Question: Without any further assumptions on the $X_i$s, do there exist universal constants $c_0, n_0 > 0$ such that, for all integers $n > n_0$, $$\mathbb{E} \left[ \left| \frac{1}{n} \sum_{i = 1}^n X_i \right| \right] \geq \frac{c_0}{\sqrt{n}}.$$ Alternatively, is there a counterexample, i.e., a sequence of IID sequences $\{\{X_{n,i}\}_{i = 1}^n\}_{n = 1}^\infty$ such that $$\lim_{n \to \infty} \mathbb{E} \left[ \left| \frac{1}{\sqrt{n}} \sum_{i = 1}^n X_{n,i} \right| \right] \to 0.$$

Answer 1

There's a counterexample. Define IID sequences $X_{n,i}$ such that $X_{n,i} = \pm n$ each with probability $\frac12 n^{-2}$, and $X_{n,i} = 0$ otherwise. Then $\mathbb E X_{n,i} = 0$, $\mathbb E X_{n,i}^2 = 1$, and

$$\mathbb E\left[\left\lvert \frac{1}{\sqrt{n}} \sum_{i=1}^n X_{n,i} \right \rvert\right] \le \mathbb E \left[\frac{1}{\sqrt{n}}\sum_{i=1}^n \lvert X_{n,i} \rvert \right] = O(n^{-1/2}).$$

(Arguing similarly, you can show that your condition $\mathbb E[X_{n,i}^4] = O(n)$ cannot be weakened.)

Answer 2

This is not an answer (there is already one perfect answer by @Adam), just too long for a comment.

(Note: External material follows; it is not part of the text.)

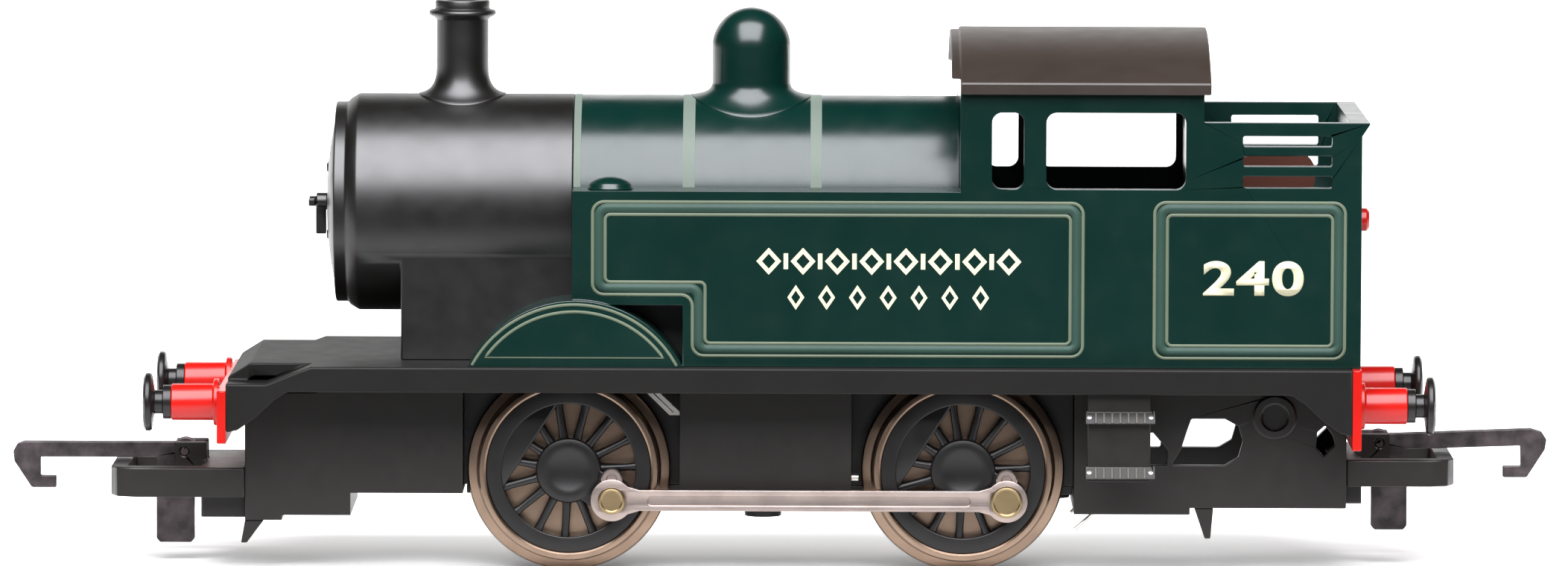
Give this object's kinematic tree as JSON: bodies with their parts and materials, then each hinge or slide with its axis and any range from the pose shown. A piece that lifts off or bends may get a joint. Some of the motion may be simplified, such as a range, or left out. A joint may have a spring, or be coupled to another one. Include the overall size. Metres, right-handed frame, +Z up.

In essence, it depends on how you quantify the "rate of convergence". Here you are looking at the expected absolute value while fixing the standard deviation. And the counterexample @Adam proposes is precisely where the former is negligible compared to the latter.

And there is nothing counterintuitive with the phenomenon you observe. Once more, you fix the second moment, so thanks to the Hölder inequality, your first moment can be bounded from below by (inverse of) higher moments. For instance, $$ \mathbb{E}\big[X^2\big]^{3/2} = \mathbb{E}\big[|X|^{2/3}|X|^{4/3}\big]^{3/2}\le \mathbb{E}[|X|]\cdot\mathbb{E}[X^4]^{1/2}. $$ Consequently, for iid centered $X_{n,1},\dots,X_{n,i}$ with unit variance, $$ \mathbb E\left[\left| \sum_{i=1}^n X_{n,i} \right |\right] \ge \frac{\mathbb E\left[\left( \sum_{i=1}^n X_{n,i} \right )^2\right]^{3/2}}{\mathbb E\left[\left( \sum_{i=1}^n X_{n,i} \right )^4\right]^{1/2}} = \frac{n^{3/2}}{\mathbb E\left[\left( \sum_{i=1}^n X_{n,i} \right )^4\right]^{1/2}}. $$ In turn, $$ \mathbb E\left[\left( \sum_{i=1}^n X_{n,i} \right )^4\right] = n \mathbb E [X_{n,1}^4] + 3n(n-1) \mathbb E [X_{n,1}^2]^2 = n \mathbb E [X_{n,1}^4] + 3n(n-1), $$ so you indeed get the desired lower bound as long as $\mathbb{E}[X_{n,1}^4] = O(n), n\to\infty$.